As personal banking increasingly moves online, the notoriously fastidious finance industry is struggling to cope with the new ways that consumers spend and save digital money. The Wall Street Journal’s Irving Wladawsky-Berger spoke on May 16th at a cybersecurity conference in New York City that focused on the finance industry’s past, present and future as it pertains to technological advances. Wladawsky-Berger’s remarks were mainly centered around the way that digital financial records are presently organized and documented, and how disruptive technology can help create a new way of recording financial transactions.
Set the Record Straight
Wladawsky-Berger seeks to reinvent the ledger, that centuries-old staple of banking. He cites a 2014 report by the Bank of England that claims the ledger has remained mostly untouched since the 16th Century. Client information — names, addresses, account numbers and balances — is all stored in a “secure” place. Since the dawn of written records, this has been a manageable task: there is no way to derive information from a physical ledger other than by having it in one’s possession. But the Internet has created fiber-optic pathways that expose every bank in the world to cyber theft. Rather than undertake the Sisyphean task of protecting this information from hackers around the globe, Wladawsky-Berger advocates the transition of record-keeping to blockchain technology that tracks changes with features such as timestamps. Blockchain data decentralizes the ledger as a permanent record, making it possible to verify Internet transaction history without knowing the identity of the other party.

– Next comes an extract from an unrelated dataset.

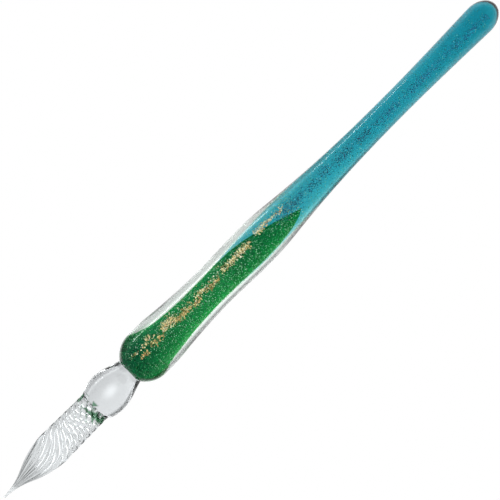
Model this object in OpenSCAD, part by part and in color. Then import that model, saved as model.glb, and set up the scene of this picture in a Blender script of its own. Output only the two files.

The blockchain concept gets at the heart of the Internet’s allure: unfettered access to a global market for consumers across all industries. But consumers still operate through banks because of the identity protection and security they offer. Consumers don’t like giving out sensitive information without knowing that whoever receives it is accountable and identifiable.Jerry Cuomo, an industry leader in blockchain technology and a fellow speaker at the New York conference, believes that this problem can be sidestepped through tokenization. By restricting sensitive data to the parties that are actually involved in the transaction, tokenization eliminates the ledger concept from modern banking by replacing a stream of bank account numbers and client information with randomly generated codes that lose their value after being used.